Given the dynamics of the civil rights movement, urban race rioting, Vietnam, and President Nixon's Plumbers, Zelizer argues that the nation faced a watershed worthy of any pondered by Henry Adams. Those with the reform impulse moved from their assaults on specific problems (centered on the fundamental question of who had the right to vote and who did not) "to alleged pathologies of the entire political process" (10). By 1979 the contemporary era had arrived, with its peculiar mix of centralized and decentralized authority, ubiquitous rules, brutal partisanship, and a scandal politics in which the government's foot soldiers included FBI agents, grand jurors, special prosecutors, and independent counsels. One of the ironies is that those southern Democrats who unintentionally inspired the institutional reformers in the first place went over to the Republicans, and the GOP itself came to rule over the new system, dominating cable TV news, the campaign contribution system, the redistricting process, the procedural minutiae of party caucuses, and the scandal apparat.

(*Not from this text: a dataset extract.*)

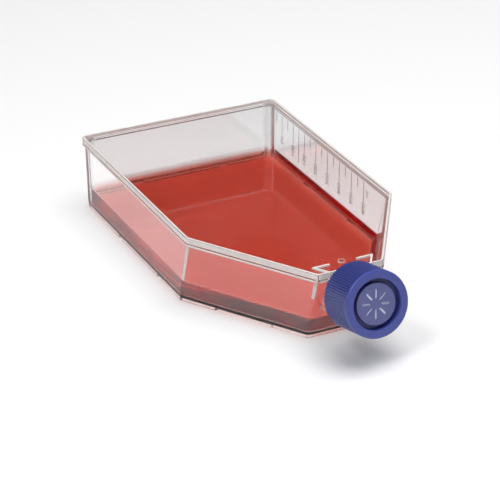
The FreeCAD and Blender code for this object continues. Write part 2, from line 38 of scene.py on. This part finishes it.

Zelizer has written an unusual book in that it is both sweeping and dense. Regardless, the product of those contradictions is impressive enough to border on numbing—in regard to both what Zelizer describes and the intellectual achievement of writing such a fine book. Some readers might object to the relatively episodic effort to hook money in politics to the institutional changes described, but that seems more a topic for another book. Thus, it barely rates as a quibble given what the chapters discuss—the southern revolt against the New Deal; the rise and fall of the civil rights era; the redistricting wars of the 1960s; the birth of scandal politics in Congress during that same decade (with emphasis on lobbyist Bobby Baker and Representative Adam Clayton Powell and Senator Thomas Dodd); the disintegration of the New Deal order (symbolized by Richard Nixon's victory in 1968); Watergate as an largely ineffective impetus for campaign finance reform; Congress under the influence of "Watergate babies"; scandal without reform, especially pertaining to Representative Wayne Hayes, Koreagate, and Abscam and culminating in the defeat of campaign finance reform in 1978; Congress in the age of cable TV; and what might aptly be called the Gingrich era (in honor of Speaker of the House Newt Gingrich).